-- Objective --
Reproduce each line of the listing exactly.

-- Given data --
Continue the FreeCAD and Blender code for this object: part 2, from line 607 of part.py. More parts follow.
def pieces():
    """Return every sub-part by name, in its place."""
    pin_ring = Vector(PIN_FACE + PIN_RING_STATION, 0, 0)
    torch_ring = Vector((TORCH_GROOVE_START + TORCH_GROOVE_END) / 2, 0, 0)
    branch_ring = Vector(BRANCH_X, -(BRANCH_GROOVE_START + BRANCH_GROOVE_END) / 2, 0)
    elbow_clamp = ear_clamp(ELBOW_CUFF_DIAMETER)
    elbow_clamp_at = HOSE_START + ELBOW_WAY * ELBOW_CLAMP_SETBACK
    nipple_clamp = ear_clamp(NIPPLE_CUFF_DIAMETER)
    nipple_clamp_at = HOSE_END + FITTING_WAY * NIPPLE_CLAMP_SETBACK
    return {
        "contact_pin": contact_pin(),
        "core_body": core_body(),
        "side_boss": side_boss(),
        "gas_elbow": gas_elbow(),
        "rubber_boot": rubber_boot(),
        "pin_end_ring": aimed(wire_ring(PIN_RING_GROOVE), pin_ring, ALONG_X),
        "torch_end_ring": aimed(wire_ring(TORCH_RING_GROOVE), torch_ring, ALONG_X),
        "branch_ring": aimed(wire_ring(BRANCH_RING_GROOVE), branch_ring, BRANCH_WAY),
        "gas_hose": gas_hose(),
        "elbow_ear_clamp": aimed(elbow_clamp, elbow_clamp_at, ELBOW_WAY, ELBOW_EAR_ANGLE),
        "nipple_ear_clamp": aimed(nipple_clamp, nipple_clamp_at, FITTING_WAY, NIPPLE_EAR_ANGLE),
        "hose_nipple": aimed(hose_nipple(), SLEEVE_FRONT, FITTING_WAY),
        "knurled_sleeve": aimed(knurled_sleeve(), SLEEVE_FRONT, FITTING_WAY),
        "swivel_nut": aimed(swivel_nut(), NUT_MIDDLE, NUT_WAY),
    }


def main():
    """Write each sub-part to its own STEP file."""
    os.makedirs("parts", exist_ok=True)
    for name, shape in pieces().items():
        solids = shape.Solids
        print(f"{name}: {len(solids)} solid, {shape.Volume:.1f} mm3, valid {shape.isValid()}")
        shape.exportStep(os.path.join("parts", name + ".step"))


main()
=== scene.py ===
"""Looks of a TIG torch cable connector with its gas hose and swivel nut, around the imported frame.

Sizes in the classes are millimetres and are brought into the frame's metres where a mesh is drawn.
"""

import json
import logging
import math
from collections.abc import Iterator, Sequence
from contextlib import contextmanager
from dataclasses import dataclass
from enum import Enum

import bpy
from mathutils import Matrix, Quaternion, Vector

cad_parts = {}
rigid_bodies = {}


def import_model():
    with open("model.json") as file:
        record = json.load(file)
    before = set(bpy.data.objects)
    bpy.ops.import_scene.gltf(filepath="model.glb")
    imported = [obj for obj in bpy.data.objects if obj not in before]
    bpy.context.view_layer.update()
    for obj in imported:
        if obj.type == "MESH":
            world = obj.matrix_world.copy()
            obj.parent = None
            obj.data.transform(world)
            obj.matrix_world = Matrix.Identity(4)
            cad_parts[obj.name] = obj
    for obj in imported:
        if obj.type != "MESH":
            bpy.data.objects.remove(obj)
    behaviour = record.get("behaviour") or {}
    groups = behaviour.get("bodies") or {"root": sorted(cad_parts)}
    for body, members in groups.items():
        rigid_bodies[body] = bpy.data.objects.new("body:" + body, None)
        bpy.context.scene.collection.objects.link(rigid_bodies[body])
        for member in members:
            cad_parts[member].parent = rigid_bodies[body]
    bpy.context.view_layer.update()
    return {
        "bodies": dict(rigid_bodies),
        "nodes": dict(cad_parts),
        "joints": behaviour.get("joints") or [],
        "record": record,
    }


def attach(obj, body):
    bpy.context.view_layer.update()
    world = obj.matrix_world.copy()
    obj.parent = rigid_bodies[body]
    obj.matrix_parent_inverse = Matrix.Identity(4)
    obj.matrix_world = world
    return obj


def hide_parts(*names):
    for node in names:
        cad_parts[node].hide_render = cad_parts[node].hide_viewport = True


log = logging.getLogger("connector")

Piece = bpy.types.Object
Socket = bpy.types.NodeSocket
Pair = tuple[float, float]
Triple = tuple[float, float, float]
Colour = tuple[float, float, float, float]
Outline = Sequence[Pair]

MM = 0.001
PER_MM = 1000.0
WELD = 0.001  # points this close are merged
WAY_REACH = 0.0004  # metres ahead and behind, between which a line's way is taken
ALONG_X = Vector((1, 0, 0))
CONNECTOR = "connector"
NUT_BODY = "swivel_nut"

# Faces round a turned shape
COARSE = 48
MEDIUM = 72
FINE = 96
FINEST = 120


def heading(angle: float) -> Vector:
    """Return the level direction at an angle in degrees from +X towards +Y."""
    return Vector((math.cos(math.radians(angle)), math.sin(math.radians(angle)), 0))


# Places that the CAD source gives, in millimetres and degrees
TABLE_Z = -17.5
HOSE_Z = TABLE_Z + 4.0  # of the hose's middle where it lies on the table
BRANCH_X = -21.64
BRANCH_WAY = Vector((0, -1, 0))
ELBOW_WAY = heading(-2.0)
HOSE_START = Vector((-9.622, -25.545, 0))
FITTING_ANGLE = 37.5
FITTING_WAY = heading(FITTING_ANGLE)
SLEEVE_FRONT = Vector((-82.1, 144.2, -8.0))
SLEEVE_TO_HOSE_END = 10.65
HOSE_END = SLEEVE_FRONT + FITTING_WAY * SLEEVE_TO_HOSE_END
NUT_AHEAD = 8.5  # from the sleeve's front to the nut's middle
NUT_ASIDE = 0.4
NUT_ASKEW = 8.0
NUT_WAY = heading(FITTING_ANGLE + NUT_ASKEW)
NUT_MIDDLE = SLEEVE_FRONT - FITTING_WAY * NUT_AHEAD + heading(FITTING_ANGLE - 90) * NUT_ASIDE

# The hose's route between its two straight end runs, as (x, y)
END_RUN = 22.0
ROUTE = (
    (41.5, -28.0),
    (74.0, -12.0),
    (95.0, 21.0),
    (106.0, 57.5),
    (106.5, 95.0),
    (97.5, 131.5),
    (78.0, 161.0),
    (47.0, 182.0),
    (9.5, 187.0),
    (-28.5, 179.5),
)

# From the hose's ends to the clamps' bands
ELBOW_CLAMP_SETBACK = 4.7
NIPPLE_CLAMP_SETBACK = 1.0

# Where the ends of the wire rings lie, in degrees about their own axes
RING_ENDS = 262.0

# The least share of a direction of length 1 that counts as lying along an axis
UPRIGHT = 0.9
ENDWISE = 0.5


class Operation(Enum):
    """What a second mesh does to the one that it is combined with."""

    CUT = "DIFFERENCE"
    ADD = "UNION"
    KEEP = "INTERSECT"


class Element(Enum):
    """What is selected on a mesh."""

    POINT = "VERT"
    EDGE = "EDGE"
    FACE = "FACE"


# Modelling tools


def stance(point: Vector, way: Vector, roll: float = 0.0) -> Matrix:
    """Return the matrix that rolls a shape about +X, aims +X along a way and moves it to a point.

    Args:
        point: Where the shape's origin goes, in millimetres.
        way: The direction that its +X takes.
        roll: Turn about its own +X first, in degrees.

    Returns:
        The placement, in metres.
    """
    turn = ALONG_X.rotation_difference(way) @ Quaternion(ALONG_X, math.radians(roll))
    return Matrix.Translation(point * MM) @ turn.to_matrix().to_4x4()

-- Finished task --
Continue the FreeCAD and Blender code for this object: part 2, from line 607 of part.py. More parts follow.
def pieces():
    """Return every sub-part by name, in its place."""
    pin_ring = Vector(PIN_FACE + PIN_RING_STATION, 0, 0)
    torch_ring = Vector((TORCH_GROOVE_START + TORCH_GROOVE_END) / 2, 0, 0)
    branch_ring = Vector(BRANCH_X, -(BRANCH_GROOVE_START + BRANCH_GROOVE_END) / 2, 0)
    elbow_clamp = ear_clamp(ELBOW_CUFF_DIAMETER)
    elbow_clamp_at = HOSE_START + ELBOW_WAY * ELBOW_CLAMP_SETBACK
    nipple_clamp = ear_clamp(NIPPLE_CUFF_DIAMETER)
    nipple_clamp_at = HOSE_END + FITTING_WAY * NIPPLE_CLAMP_SETBACK
    return {
        "contact_pin": contact_pin(),
        "core_body": core_body(),
        "side_boss": side_boss(),
        "gas_elbow": gas_elbow(),
        "rubber_boot": rubber_boot(),
        "pin_end_ring": aimed(wire_ring(PIN_RING_GROOVE), pin_ring, ALONG_X),
        "torch_end_ring": aimed(wire_ring(TORCH_RING_GROOVE), torch_ring, ALONG_X),
        "branch_ring": aimed(wire_ring(BRANCH_RING_GROOVE), branch_ring, BRANCH_WAY),
        "gas_hose": gas_hose(),
        "elbow_ear_clamp": aimed(elbow_clamp, elbow_clamp_at, ELBOW_WAY, ELBOW_EAR_ANGLE),
        "nipple_ear_clamp": aimed(nipple_clamp, nipple_clamp_at, FITTING_WAY, NIPPLE_EAR_ANGLE),
        "hose_nipple": aimed(hose_nipple(), SLEEVE_FRONT, FITTING_WAY),
        "knurled_sleeve": aimed(knurled_sleeve(), SLEEVE_FRONT, FITTING_WAY),
        "swivel_nut": aimed(swivel_nut(), NUT_MIDDLE, NUT_WAY),
    }


def main():
    """Write each sub-part to its own STEP file."""
    os.makedirs("parts", exist_ok=True)
    for name, shape in pieces().items():
        solids = shape.Solids
        print(f"{name}: {len(solids)} solid, {shape.Volume:.1f} mm3, valid {shape.isValid()}")
        shape.exportStep(os.path.join("parts", name + ".step"))


main()
=== scene.py ===
"""Looks of a TIG torch cable connector with its gas hose and swivel nut, around the imported frame.

Sizes in the classes are millimetres and are brought into the frame's metres where a mesh is drawn.
"""

import json
import logging
import math
from collections.abc import Iterator, Sequence
from contextlib import contextmanager
from dataclasses import dataclass
from enum import Enum

import bpy
from mathutils import Matrix, Quaternion, Vector

cad_parts = {}
rigid_bodies = {}


def import_model():
    with open("model.json") as file:
        record = json.load(file)
    before = set(bpy.data.objects)
    bpy.ops.import_scene.gltf(filepath="model.glb")
    imported = [obj for obj in bpy.data.objects if obj not in before]
    bpy.context.view_layer.update()
    for obj in imported:
        if obj.type == "MESH":
            world = obj.matrix_world.copy()
            obj.parent = None
            obj.data.transform(world)
            obj.matrix_world = Matrix.Identity(4)
            cad_parts[obj.name] = obj
    for obj in imported:
        if obj.type != "MESH":
            bpy.data.objects.remove(obj)
    behaviour = record.get("behaviour") or {}
    groups = behaviour.get("bodies") or {"root": sorted(cad_parts)}
    for body, members in groups.items():
        rigid_bodies[body] = bpy.data.objects.new("body:" + body, None)
        bpy.context.scene.collection.objects.link(rigid_bodies[body])
        for member in members:
            cad_parts[member].parent = rigid_bodies[body]
    bpy.context.view_layer.update()
    return {
        "bodies": dict(rigid_bodies),
        "nodes": dict(cad_parts),
        "joints": behaviour.get("joints") or [],
        "record": record,
    }


def attach(obj, body):
    bpy.context.view_layer.update()
    world = obj.matrix_world.copy()
    obj.parent = rigid_bodies[body]
    obj.matrix_parent_inverse = Matrix.Identity(4)
    obj.matrix_world = world
    return obj


def hide_parts(*names):
    for node in names:
        cad_parts[node].hide_render = cad_parts[node].hide_viewport = True


log = logging.getLogger("connector")

Piece = bpy.types.Object
Socket = bpy.types.NodeSocket
Pair = tuple[float, float]
Triple = tuple[float, float, float]
Colour = tuple[float, float, float, float]
Outline = Sequence[Pair]

MM = 0.001
PER_MM = 1000.0
WELD = 0.001  # points this close are merged
WAY_REACH = 0.0004  # metres ahead and behind, between which a line's way is taken
ALONG_X = Vector((1, 0, 0))
CONNECTOR = "connector"
NUT_BODY = "swivel_nut"

# Faces round a turned shape
COARSE = 48
MEDIUM = 72
FINE = 96
FINEST = 120


def heading(angle: float) -> Vector:
    """Return the level direction at an angle in degrees from +X towards +Y."""
    return Vector((math.cos(math.radians(angle)), math.sin(math.radians(angle)), 0))


# Places that the CAD source gives, in millimetres and degrees
TABLE_Z = -17.5
HOSE_Z = TABLE_Z + 4.0  # of the hose's middle where it lies on the table
BRANCH_X = -21.64
BRANCH_WAY = Vector((0, -1, 0))
ELBOW_WAY = heading(-2.0)
HOSE_START = Vector((-9.622, -25.545, 0))
FITTING_ANGLE = 37.5
FITTING_WAY = heading(FITTING_ANGLE)
SLEEVE_FRONT = Vector((-82.1, 144.2, -8.0))
SLEEVE_TO_HOSE_END = 10.65
HOSE_END = SLEEVE_FRONT + FITTING_WAY * SLEEVE_TO_HOSE_END
NUT_AHEAD = 8.5  # from the sleeve's front to the nut's middle
NUT_ASIDE = 0.4
NUT_ASKEW = 8.0
NUT_WAY = heading(FITTING_ANGLE + NUT_ASKEW)
NUT_MIDDLE = SLEEVE_FRONT - FITTING_WAY * NUT_AHEAD + heading(FITTING_ANGLE - 90) * NUT_ASIDE

# The hose's route between its two straight end runs, as (x, y)
END_RUN = 22.0
ROUTE = (
    (41.5, -28.0),
    (74.0, -12.0),
    (95.0, 21.0),
    (106.0, 57.5),
    (106.5, 95.0),
    (97.5, 131.5),
    (78.0, 161.0),
    (47.0, 182.0),
    (9.5, 187.0),
    (-28.5, 179.5),
)

# From the hose's ends to the clamps' bands
ELBOW_CLAMP_SETBACK = 4.7
NIPPLE_CLAMP_SETBACK = 1.0

# Where the ends of the wire rings lie, in degrees about their own axes
RING_ENDS = 262.0

# The least share of a direction of length 1 that counts as lying along an axis
UPRIGHT = 0.9
ENDWISE = 0.5


class Operation(Enum):
    """What a second mesh does to the one that it is combined with."""

    CUT = "DIFFERENCE"
    ADD = "UNION"
    KEEP = "INTERSECT"


class Element(Enum):
    """What is selected on a mesh."""

    POINT = "VERT"
    EDGE = "EDGE"
    FACE = "FACE"


# Modelling tools


def stance(point: Vector, way: Vector, roll: float = 0.0) -> Matrix:
    """Return the matrix that rolls a shape about +X, aims +X along a way and moves it to a point.

    Args:
        point: Where the shape's origin goes, in millimetres.
        way: The direction that its +X takes.
        roll: Turn about its own +X first, in degrees.

    Returns:
        The placement, in metres.
    """
    turn = ALONG_X.rotation_difference(way) @ Quaternion(ALONG_X, math.radians(roll))
    return Matrix.Translation(point * MM) @ turn.to_matrix().to_4x4()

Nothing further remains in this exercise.